How does the data below read from its first line through the line containing "return group"? Print those lines exactly.

· · ·

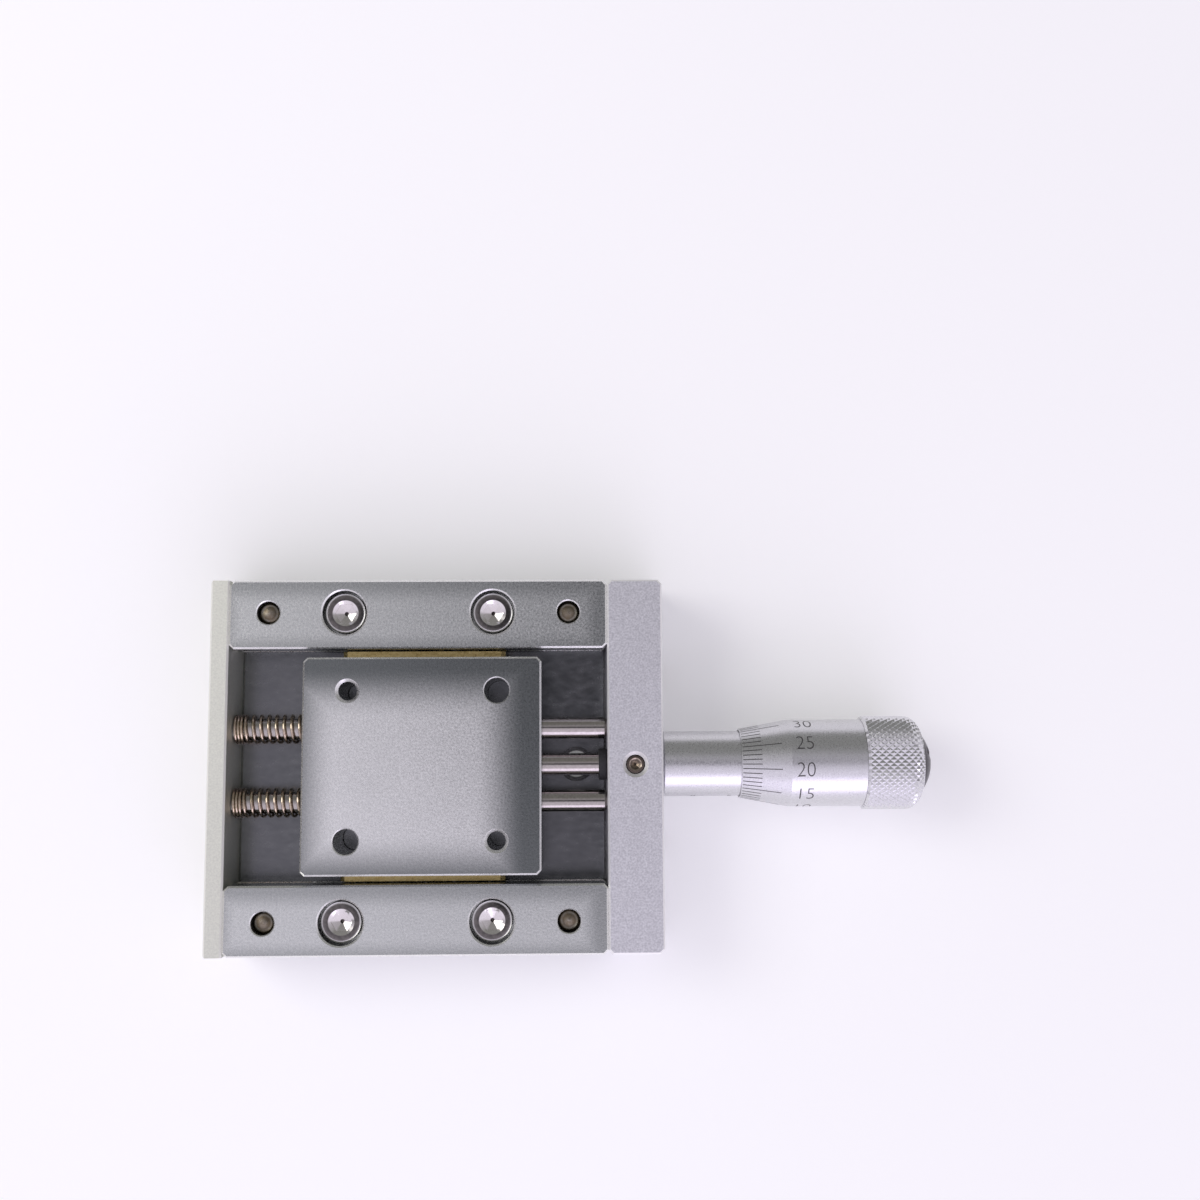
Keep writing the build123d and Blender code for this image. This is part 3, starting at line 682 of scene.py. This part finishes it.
# Lofts rings of (height, radius, hexagonal), and closes both ends. A hexagonal ring's radius is
# half its width over the flats.
def loftScrew(rings, segments=48):
    bm = bmesh.new()
    bmesh.ops.create_circle(bm, cap_ends=False, segments=segments, radius=1.0)
    edges = bm.edges[:]
    first = True
    for height, radius, hexagonal in rings:
        if not first:
            grown = bmesh.ops.extrude_edge_only(bm, edges=edges)["geom"]
            edges = [g for g in grown if isinstance(g, bmesh.types.BMEdge)]
        first = False
        for vert in {v for e in edges for v in e.verts}:
            angle = math.atan2(vert.co.y, vert.co.x)
            reach = radius
            if hexagonal:
                reach = radius / math.cos((angle + full) % (full / 6) - full / 12)
            vert.co = Vector((reach * math.cos(angle), reach * math.sin(angle), height))
    bmesh.ops.holes_fill(bm, edges=[e for e in bm.edges if e.is_boundary], sides=0)
    bmesh.ops.remove_doubles(bm, verts=bm.verts, dist=weld)
    bmesh.ops.recalc_face_normals(bm, faces=bm.faces)
    return bm


# Rings of a plain shank, from its broken end to its full width.
def shankRings(length, screw):
    return [(-length, screw["shank"] - screw["tipBreak"], False),
            (-length + screw["tipBreak"], screw["shank"], False)]


# Rings of a rounded edge, up to a flat top at a height.
def roundRings(height, radius, size, steps=4):
    rings = []
    for i in range(steps + 1):
        angle = i / steps * math.pi / 2
        up, out = size * math.sin(angle), size * math.cos(angle)
        rings.append((height - size + up, radius - size + out, False))
    return rings


def placeCopies(bm, places):
    mesh = bpy.data.meshes.new("screw")
    bm.to_mesh(mesh)
    bm.free()
    group = bmesh.new()
    for place in places:
        copy = mesh.copy()
        copy.transform(place)
        group.from_mesh(copy)
        bpy.data.meshes.remove(copy)
    bpy.data.meshes.remove(mesh)
    return group


# The mouth's slope, the floor's cone and the drill point, as shares of the sizes beside them.
socketShape = {"mouthSlope": 0.55, "floorCone": 0.16, "drillEnd": 0.6, "point": 0.02 * mm}


# Rings of a socket, from its chamfered mouth to the drill point in its floor.
def socketRings(top, screw):
    flats = screw["socket"] / 2
    bottom = top - screw["depth"]
    coned = bottom - screw["socket"] * socketShape["floorCone"]
    drilled = coned - screw["drill"]
    return [
        (top, screw["mouth"], False),
        (top - (screw["mouth"] - flats) * socketShape["mouthSlope"], flats, True),
        (bottom, flats, True), (coned, screw["drill"], False),
        (drilled, screw["drill"] * socketShape["drillEnd"], False),
        (drilled, socketShape["point"], False),
    ]


turnedHeadPaintedLight = turnedFace("turnedHeadPaintedLight", {
    "centre": (10 * mm, 20.6 * mm), "radius": 2.8 * mm, "grain": 0.25 * mm, "roughness": (0.14, 0.24),
    # From the middle out: painted shade at the socket's floor, a painted highlight on its walls, a dark
    # ring on the head's top, and a painted highlight on its rounded edge.
    "rings": [
        (0.0, (0.05, 0.045, 0.04)), (0.22 * mm, (0.08, 0.07, 0.065)), (0.34 * mm, (0.86, 0.82, 0.80)),
        (1.70 * mm, (0.92, 0.89, 0.87)), (1.80 * mm, (0.10, 0.095, 0.09)),
        (2.38 * mm, (0.17, 0.16, 0.155)), (2.52 * mm, (0.95, 0.93, 0.92)),
        (2.80 * mm, (0.80, 0.78, 0.76)),
    ],
    "markPitch": 0.16 * mm, "markDepth": 0.35, "markColour": (0.10, 0.095, 0.09),
    "patch": 0.5 * mm, "patchAmount": 0.12, "patchColour": (0.52, 0.46, 0.44),
})
agedTipPaintedLight = turnedFace("agedTipPaintedLight", {
    "centre": (20.25 * mm, 20.6 * mm), "radius": 1.6 * mm, "grain": 0.3 * mm,
    "roughness": (0.22, 0.38),
    # From the middle out: a painted highlight on the domed tip, fading to painted shade round it down in
    # the hole.
    "rings": [
        (0.0, (0.46, 0.42, 0.36)), (0.35 * mm, (0.34, 0.30, 0.24)), (0.80 * mm, (0.13, 0.11, 0.08)),
        (1.05 * mm, (0.30, 0.28, 0.24)), (1.20 * mm, (0.09, 0.08, 0.06)),
        (1.60 * mm, (0.05, 0.045, 0.04)),
    ],
    "markPitch": 0.3 * mm, "markDepth": 0.3, "markColour": (0.06, 0.05, 0.04),
    "patch": 0.6 * mm, "patchAmount": 0.5, "patchColour": (0.17, 0.13, 0.08),
})
agedSocketPaintedLight = turnedFace("agedSocketPaintedLight", {
    "centre": (29.25 * mm, 0), "radius": 1.3 * mm, "grain": 0.2 * mm, "roughness": (0.20, 0.34),
    # From the middle out: painted shade in the socket, painted highlights on its floor and on the chamfer
    # of its mouth, and painted shade round it.
    "rings": [
        (0.0, (0.10, 0.08, 0.06)), (0.30 * mm, (0.34, 0.27, 0.20)), (0.62 * mm, (0.12, 0.10, 0.08)),
        (0.80 * mm, (0.50, 0.42, 0.34)), (0.95 * mm, (0.16, 0.13, 0.11)),
        (1.25 * mm, (0.10, 0.085, 0.075)),
    ],
    "markPitch": 0.2 * mm, "markDepth": 0.3, "markColour": (0.05, 0.04, 0.03),
    "patch": 0.4 * mm, "patchAmount": 0.3, "patchColour": (0.08, 0.06, 0.05),
})
screwSmooth = 28  # edges sharper than this stay crisp on every screw


# Adds one node's screws, which take its place on the frame.
def makeScrews(name, bm, places, material, node):
    group = placeCopies(bm, places)
    makePiece(name, group, "frame_body", material, [node], screwSmooth)


capScrew = {
    "shank": 1.5 * mm, "head": 2.75 * mm, "headHeight": 3 * mm, "length": 8 * mm, "edge": 0.28 * mm,
    "socket": 2.5 * mm, "mouth": 1.77 * mm, "depth": 0.75 * mm, "drill": 0.26 * mm,
    "tipBreak": 0.3 * mm,
}
low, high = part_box("rail_screws")
bm = loftScrew(shankRings(capScrew["length"], capScrew)
               + [(0, capScrew["shank"], False), (0, capScrew["head"], False)]
               + roundRings(capScrew["headHeight"], capScrew["head"], capScrew["edge"])
               + socketRings(capScrew["headHeight"], capScrew))
seat = high.z - capScrew["headHeight"]
screwX = (high.x - low.x) / 2 - capScrew["head"]
screwY = high.y - capScrew["head"]
places = [Matrix.Translation((i * screwX, j * screwY, seat)) for i in (-1, 1) for j in (-1, 1)]
makeScrews("rail_cap_screws", bm, places, turnedHeadPaintedLight, "rail_screws")

# The tip is domed: heights and radii from its middle to its full width.
flatScrew = {
    "shank": 1.5 * mm, "head": 2.8 * mm, "socket": 2.0 * mm, "mouth": 1.25 * mm, "depth": 1.0 * mm,
    "drill": 0.2 * mm,
    "tip": [(0, 0.02 * mm), (0.05 * mm, 0.55 * mm), (0.22 * mm, 1.2 * mm), (0.55 * mm, 1.5 * mm)],
}
low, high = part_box("base_screws")
length = high.z - low.z
bm = loftScrew([(height - length, radius, False) for height, radius in flatScrew["tip"]]
               + [(flatScrew["shank"] - flatScrew["head"], flatScrew["shank"], False),
                  (0, flatScrew["head"], False)]
               + socketRings(0, flatScrew))
screwX = high.x - flatScrew["head"]
screwY = high.y - flatScrew["head"]
flip = Matrix.Rotation(math.pi, 4, "X")
places = [Matrix.Translation((i * screwX, j * screwY, low.z)) @ flip for i in (-1, 1) for j in (-1, 1)]
makeScrews("base_flat_screws", bm, places, agedTipPaintedLight, "base_screws")

smallFlat = {
    "shank": 1.0 * mm, "head": 1.9 * mm, "tipBreak": 0.2 * mm, "socket": 1.3 * mm, "mouth": 0.85 * mm,
    "depth": 0.8 * mm, "drill": 0.15 * mm, "segments": 36, "innerY": 12 * mm,
}
low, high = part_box("end_plate_screws")
bm = loftScrew(shankRings(high.x - low.x, smallFlat)
               + [(smallFlat["shank"] - smallFlat["head"], smallFlat["shank"], False),
                  (0, smallFlat["head"], False)]
               + socketRings(0, smallFlat), smallFlat["segments"])
lowerZ, upperZ = low.z + smallFlat["head"], high.z - smallFlat["head"]
outerY = high.y - smallFlat["head"]
endPlaces = [(i * y, z) for y, z in ((smallFlat["innerY"], lowerZ), (outerY, upperZ)) for i in (-1, 1)]
face = Matrix.Rotation(-math.pi / 2, 4, "Y")
places = [Matrix.Translation((low.x, y, z)) @ face for y, z in endPlaces]
makeScrews("end_flat_screws", bm, places, screwSteel, "end_plate_screws")

smallCap = {**smallFlat, "headHeight": 2.0 * mm, "edge": 0.15 * mm, "socket": 1.5 * mm, "mouth": 1.0 * mm}
low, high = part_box("block_screws")
bm = loftScrew(shankRings(high.x - low.x, smallCap)
               + [(-smallCap["headHeight"], smallCap["shank"], False),
                  (-smallCap["headHeight"], smallCap["head"], False)]
               + roundRings(0, smallCap["head"], smallCap["edge"])
               + socketRings(0, smallCap), smallCap["segments"])
places = [Matrix.Translation((high.x, y, z)) @ face.inverted() for y, z in endPlaces]
makeScrews("block_cap_screws", bm, places, screwSteel, "block_screws")

low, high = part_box("clamp_screw")
clampScrew = {
    "shank": (high.x - low.x) / 2, "tipBreak": 0.3 * mm, "socket": 1.3 * mm, "mouth": 0.86 * mm,
    "depth": 0.9 * mm, "drill": 0.12 * mm, "edge": 0.15 * mm, "segments": 36, "turn": 18,
}
bm = loftScrew(shankRings(high.z - low.z, clampScrew)
               + roundRings(0, clampScrew["shank"], clampScrew["edge"], steps=3)
               + socketRings(0, clampScrew), clampScrew["segments"])
turn = Matrix.Rotation(math.radians(clampScrew["turn"]), 4, "Z")
places = [Matrix.Translation(((low.x + high.x) / 2, 0, high.z)) @ turn]
makeScrews("clamp_set_screw", bm, places, agedSocketPaintedLight, "clamp_screw")


print("floor, lights and camera")
studio = {
    "floorSize": 6.0, "floorColour": (0.96, 0.96, 0.955), "floorRoughness": 0.8, "floorGlow": 0.16,
    "brightSide": (0.93, 0.88, 1.02), "dimSide": (0.26, 0.26, 0.255), "dimFrom": -0.40, "dimTo": 0.60,
    "overhead": (0.05, 0.05, 0.055), "overheadAim": (0.06, 0.05, 1.0),
    "overheadEdge": 12.0, "overheadCore": 2.0,
}
bm = bmesh.new()
bmesh.ops.create_grid(bm, x_segments=1, y_segments=1, size=studio["floorSize"] / 2)
mesh = bpy.data.meshes.new("floor")
bm.to_mesh(mesh)
bm.free()
floor = bpy.data.objects.new("floor", mesh)
bpy.context.scene.collection.objects.link(floor)
floorMaterial, tree, shader = newMaterial("floorPaper")
shader.inputs["Base Color"].default_value = (*studio["floorColour"], 1)
shader.inputs["Roughness"].default_value = studio["floorRoughness"]
rays = addNode(tree, "ShaderNodeLightPath")
seen = rays.outputs["Is Camera Ray"]
for ray in ("Is Glossy Ray", "Is Transmission Ray"):
    either = addNode(tree, "ShaderNodeMath", operation="MAXIMUM")
    tree.links.new(seen, either.inputs[0])
    tree.links.new(rays.outputs[ray], either.inputs[1])
    seen = either.outputs[0]
shader.inputs["Emission Color"].default_value = (1, 1, 1, 1)
glow = remap(tree, seen, 0, 1, 0, studio["floorGlow"])
tree.links.new(glow, shader.inputs["Emission Strength"])
mesh.materials.append(floorMaterial)

# A pale sky, bright on the near side and dim on the far one, with a dark patch overhead where
# the camera and the hands that hold it keep the light off polished work.
world = bpy.data.worlds.new("studio")
world.use_nodes = True
tree = world.node_tree
background = tree.nodes["Background"]
background.inputs["Strength"].default_value = 1.0
coords = addNode(tree, "ShaderNodeTexCoord")
along = addNode(tree, "ShaderNodeVectorMath", operation="DOT_PRODUCT")
along.inputs[1].default_value = Vector(studio["overheadAim"]).normalized()
tree.links.new(coords.outputs["Generated"], along.inputs[0])
edge, core = (math.cos(math.radians(studio[key])) for key in ("overheadEdge", "overheadCore"))
patch = remap(tree, along.outputs["Value"], edge, core, 0, 1, "SMOOTHSTEP")
across = addNode(tree, "ShaderNodeSeparateXYZ")
tree.links.new(coords.outputs["Generated"], across.inputs[0])
sideways = remap(tree, across.outputs["Y"], studio["dimFrom"], studio["dimTo"], 0, 1)
sky = mixColour(tree, sideways, studio["brightSide"], studio["dimSide"])
sky = mixColour(tree, patch, sky, studio["overhead"])
tree.links.new(sky, background.inputs["Color"])
bpy.context.scene.world = world

lamps = {
    "key": {"place": (-0.40, 0.16, 0.42), "aim": (-0.01, 0, 0.01), "size": 0.30, "power": 0.85,
            "colour": (1.0, 0.99, 0.96)},
    "fill": {"place": (0.16, -0.48, 0.26), "aim": (0.03, 0, 0.01), "size": 0.36, "power": 0.50,
             "colour": (0.84, 0.76, 1.0)},
}
for name, lamp in lamps.items():
    data = bpy.data.lights.new(name, "AREA")
    data.size, data.energy, data.color = lamp["size"], lamp["power"], lamp["colour"]
    holder = bpy.data.objects.new(name, data)
    holder.location = lamp["place"]
    aim = Vector(lamp["aim"]) - Vector(lamp["place"])
    holder.rotation_euler = aim.to_track_quat("-Z", "Y").to_euler()
    bpy.context.scene.collection.objects.link(holder)

# The camera looks down from 0.2 m, leaning 6 degrees. Its focal length is in pixels.
view = {
    "place": (0.020117, 0.002365, 0.198153), "turn": (0.107, -0.024, -0.003), "focal": 1366.8,
    "pixels": 1200, "sensor": 36.0, "nearest": 0.01,
}
cameraData = bpy.data.cameras.new("camera")
cameraData.sensor_width = view["sensor"]
cameraData.lens = view["focal"] / view["pixels"] * view["sensor"]
cameraData.clip_start = view["nearest"]
camera = bpy.data.objects.new("camera", cameraData)
camera.location = view["place"]
camera.rotation_mode = "ZYX"
camera.rotation_euler = view["turn"]
bpy.context.scene.collection.objects.link(camera)
bpy.context.scene.camera = camera
bpy.context.scene.view_settings.view_transform = "Standard"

· · ·

◆ **Expected output**
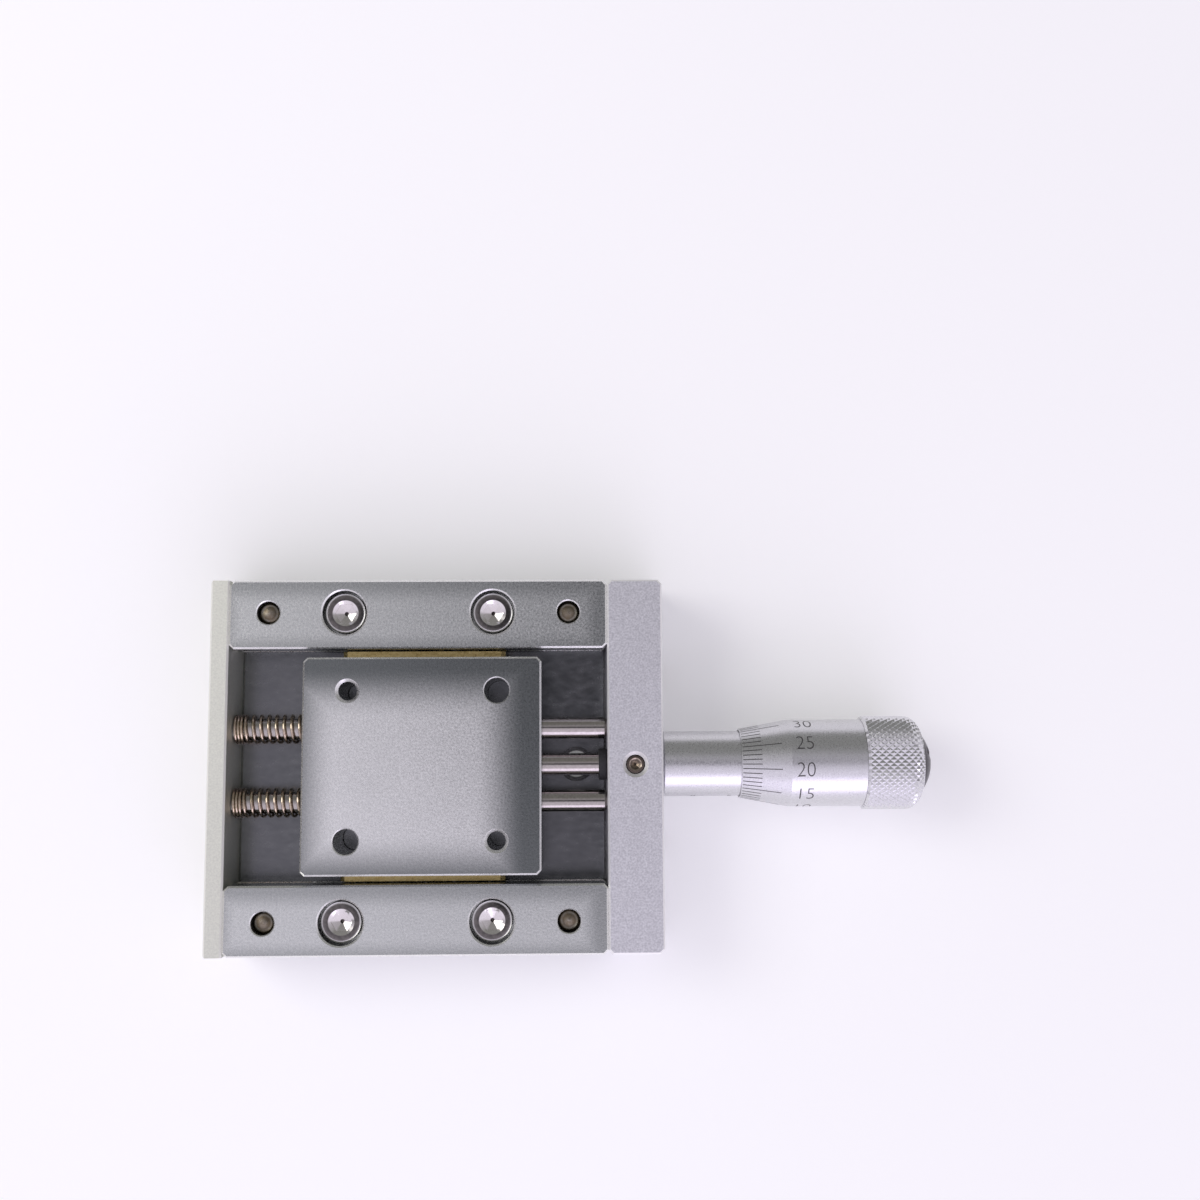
Keep writing the build123d and Blender code for this image. This is part 3, starting at line 682 of scene.py. This part finishes it.
# Lofts rings of (height, radius, hexagonal), and closes both ends. A hexagonal ring's radius is
# half its width over the flats.
def loftScrew(rings, segments=48):
    bm = bmesh.new()
    bmesh.ops.create_circle(bm, cap_ends=False, segments=segments, radius=1.0)
    edges = bm.edges[:]
    first = True
    for height, radius, hexagonal in rings:
        if not first:
            grown = bmesh.ops.extrude_edge_only(bm, edges=edges)["geom"]
            edges = [g for g in grown if isinstance(g, bmesh.types.BMEdge)]
        first = False
        for vert in {v for e in edges for v in e.verts}:
            angle = math.atan2(vert.co.y, vert.co.x)
            reach = radius
            if hexagonal:
                reach = radius / math.cos((angle + full) % (full / 6) - full / 12)
            vert.co = Vector((reach * math.cos(angle), reach * math.sin(angle), height))
    bmesh.ops.holes_fill(bm, edges=[e for e in bm.edges if e.is_boundary], sides=0)
    bmesh.ops.remove_doubles(bm, verts=bm.verts, dist=weld)
    bmesh.ops.recalc_face_normals(bm, faces=bm.faces)
    return bm


# Rings of a plain shank, from its broken end to its full width.
def shankRings(length, screw):
    return [(-length, screw["shank"] - screw["tipBreak"], False),
            (-length + screw["tipBreak"], screw["shank"], False)]


# Rings of a rounded edge, up to a flat top at a height.
def roundRings(height, radius, size, steps=4):
    rings = []
    for i in range(steps + 1):
        angle = i / steps * math.pi / 2
        up, out = size * math.sin(angle), size * math.cos(angle)
        rings.append((height - size + up, radius - size + out, False))
    return rings


def placeCopies(bm, places):
    mesh = bpy.data.meshes.new("screw")
    bm.to_mesh(mesh)
    bm.free()
    group = bmesh.new()
    for place in places:
        copy = mesh.copy()
        copy.transform(place)
        group.from_mesh(copy)
        bpy.data.meshes.remove(copy)
    bpy.data.meshes.remove(mesh)
    return group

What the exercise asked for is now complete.